*Material provided*.
○ ○ ○ ○

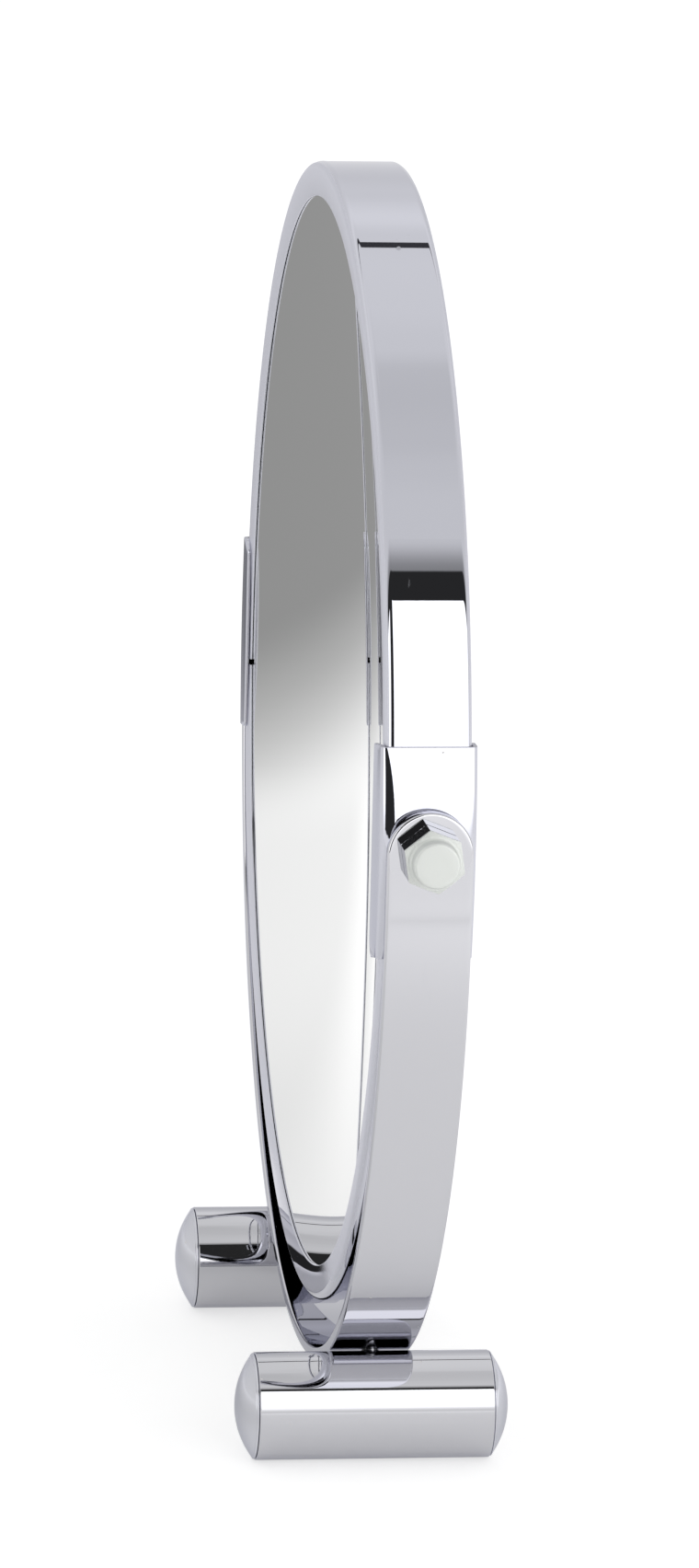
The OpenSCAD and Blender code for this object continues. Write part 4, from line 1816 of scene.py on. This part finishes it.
    def sky(self) -> None:
        """Soft tent of light: one run of greys over the camera's side, another behind, and a thin seam."""
        world = bpy.data.worlds.new("studio")
        bpy.context.scene.world = world
        world.use_nodes = True
        world.node_tree.nodes.clear()
        graph = Graph(world.node_tree)
        ray = graph.add("ShaderNodeTexCoord").outputs["Generated"]
        parts = graph.add("ShaderNodeSeparateXYZ", {0: ray}).outputs
        x, y, z = parts["X"], parts["Y"], parts["Z"]
        height = graph.math("DIVIDE", graph.math("ARCSINE", z), math.pi / 2)
        squares = graph.math("ADD", graph.math("MULTIPLY", x, x), graph.math("MULTIPLY", y, y))
        flat = graph.math("SQRT", squares)
        facing = graph.math("DIVIDE", x, graph.math("MAXIMUM", flat, 0.0001))
        front = self.greys(graph, height, self.front_sky)
        back = self.greys(graph, height, self.back_sky)
        tent = graph.mix(graph.ramp(facing, *self.sky_turn), back, front)
        off = graph.math("ABSOLUTE", graph.math("SUBTRACT", height, self.seam_height / 90))
        thin = graph.rest(graph.ramp(off, *(half / 90 for half in self.seam_half)))
        seam = graph.math("MULTIPLY", thin, graph.rest(graph.ramp(facing, *self.seam_turn)))
        dark = graph.mix(seam, tent, self.seam_colour)
        shown = graph.mix(graph.add("ShaderNodeLightPath").outputs["Is Camera Ray"], dark, WHITE)
        light = graph.add("ShaderNodeBackground", {"Color": shown, "Strength": 1.0})
        graph.add("ShaderNodeOutputWorld", {"Surface": light.outputs[0]})

    def greys(self, graph: Graph, height: bpy.types.NodeSocket,
              stops: tuple[tuple[float, float], ...]) -> bpy.types.NodeSocket:
        """Run of greys over the height above the horizon.

        Args:
            graph: Graph of the world.
            height: Height above the horizon, from 0 to 1 at the zenith.
            stops: Pairs of height in degrees and brightness.

        Returns:
            The colour socket.
        """
        node = graph.add("ShaderNodeValToRGB", {"Fac": height})
        ramp = node.color_ramp
        ramp.interpolation = "EASE"
        for degrees, shade in stops[1:-1]:
            ramp.elements.new(degrees / 90).color = (shade, shade, shade, 1)
        for element, (_, shade) in ((ramp.elements[0], stops[0]), (ramp.elements[-1], stops[-1])):
            element.color = (shade, shade, shade, 1)
        return node.outputs["Color"]


def corners(bounds: tuple) -> list[list[float]]:
    """Gives a box's two corners as plain lists."""
    return [list(corner) for corner in bounds]


def main() -> None:
    """Builds the dressed mirror and its studio."""
    logging.basicConfig(level=logging.INFO, format="%(name)s: %(message)s")
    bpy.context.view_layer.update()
    tilt = frame["joints"][0]
    pivot_z = tilt["pos_m"][2]
    LOG.info("joint %s at height %.5f", tilt["name"], pivot_z)
    MirrorHead(pivot_z).build()
    PivotHardware(pivot_z).build()
    Stand(pivot_z).build()
    Studio().build()


if __name__ == "__main__":
    main()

○ ○ ○ ○

*Exercise goal*.
Take the data above and return it exactly.

*Task result*.
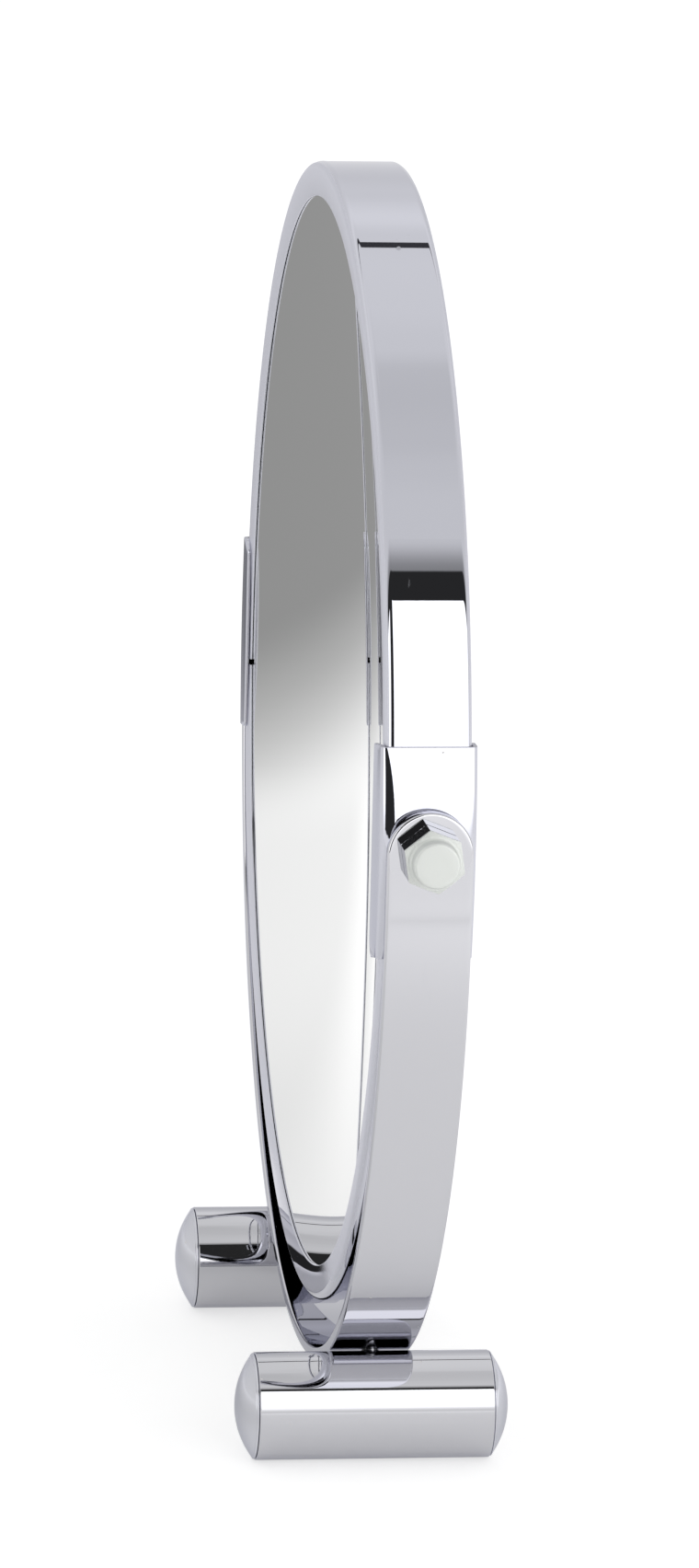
The OpenSCAD and Blender code for this object continues. Write part 4, from line 1816 of scene.py on. This part finishes it.
    def sky(self) -> None:
        """Soft tent of light: one run of greys over the camera's side, another behind, and a thin seam."""
        world = bpy.data.worlds.new("studio")
        bpy.context.scene.world = world
        world.use_nodes = True
        world.node_tree.nodes.clear()
        graph = Graph(world.node_tree)
        ray = graph.add("ShaderNodeTexCoord").outputs["Generated"]
        parts = graph.add("ShaderNodeSeparateXYZ", {0: ray}).outputs
        x, y, z = parts["X"], parts["Y"], parts["Z"]
        height = graph.math("DIVIDE", graph.math("ARCSINE", z), math.pi / 2)
        squares = graph.math("ADD", graph.math("MULTIPLY", x, x), graph.math("MULTIPLY", y, y))
        flat = graph.math("SQRT", squares)
        facing = graph.math("DIVIDE", x, graph.math("MAXIMUM", flat, 0.0001))
        front = self.greys(graph, height, self.front_sky)
        back = self.greys(graph, height, self.back_sky)
        tent = graph.mix(graph.ramp(facing, *self.sky_turn), back, front)
        off = graph.math("ABSOLUTE", graph.math("SUBTRACT", height, self.seam_height / 90))
        thin = graph.rest(graph.ramp(off, *(half / 90 for half in self.seam_half)))
        seam = graph.math("MULTIPLY", thin, graph.rest(graph.ramp(facing, *self.seam_turn)))
        dark = graph.mix(seam, tent, self.seam_colour)
        shown = graph.mix(graph.add("ShaderNodeLightPath").outputs["Is Camera Ray"], dark, WHITE)
        light = graph.add("ShaderNodeBackground", {"Color": shown, "Strength": 1.0})
        graph.add("ShaderNodeOutputWorld", {"Surface": light.outputs[0]})

    def greys(self, graph: Graph, height: bpy.types.NodeSocket,
              stops: tuple[tuple[float, float], ...]) -> bpy.types.NodeSocket:
        """Run of greys over the height above the horizon.

        Args:
            graph: Graph of the world.
            height: Height above the horizon, from 0 to 1 at the zenith.
            stops: Pairs of height in degrees and brightness.

        Returns:
            The colour socket.
        """
        node = graph.add("ShaderNodeValToRGB", {"Fac": height})
        ramp = node.color_ramp
        ramp.interpolation = "EASE"
        for degrees, shade in stops[1:-1]:
            ramp.elements.new(degrees / 90).color = (shade, shade, shade, 1)
        for element, (_, shade) in ((ramp.elements[0], stops[0]), (ramp.elements[-1], stops[-1])):
            element.color = (shade, shade, shade, 1)
        return node.outputs["Color"]


def corners(bounds: tuple) -> list[list[float]]:
    """Gives a box's two corners as plain lists."""
    return [list(corner) for corner in bounds]


def main() -> None:
    """Builds the dressed mirror and its studio."""
    logging.basicConfig(level=logging.INFO, format="%(name)s: %(message)s")
    bpy.context.view_layer.update()
    tilt = frame["joints"][0]
    pivot_z = tilt["pos_m"][2]
    LOG.info("joint %s at height %.5f", tilt["name"], pivot_z)
    MirrorHead(pivot_z).build()
    PivotHardware(pivot_z).build()
    Stand(pivot_z).build()
    Studio().build()


if __name__ == "__main__":
    main()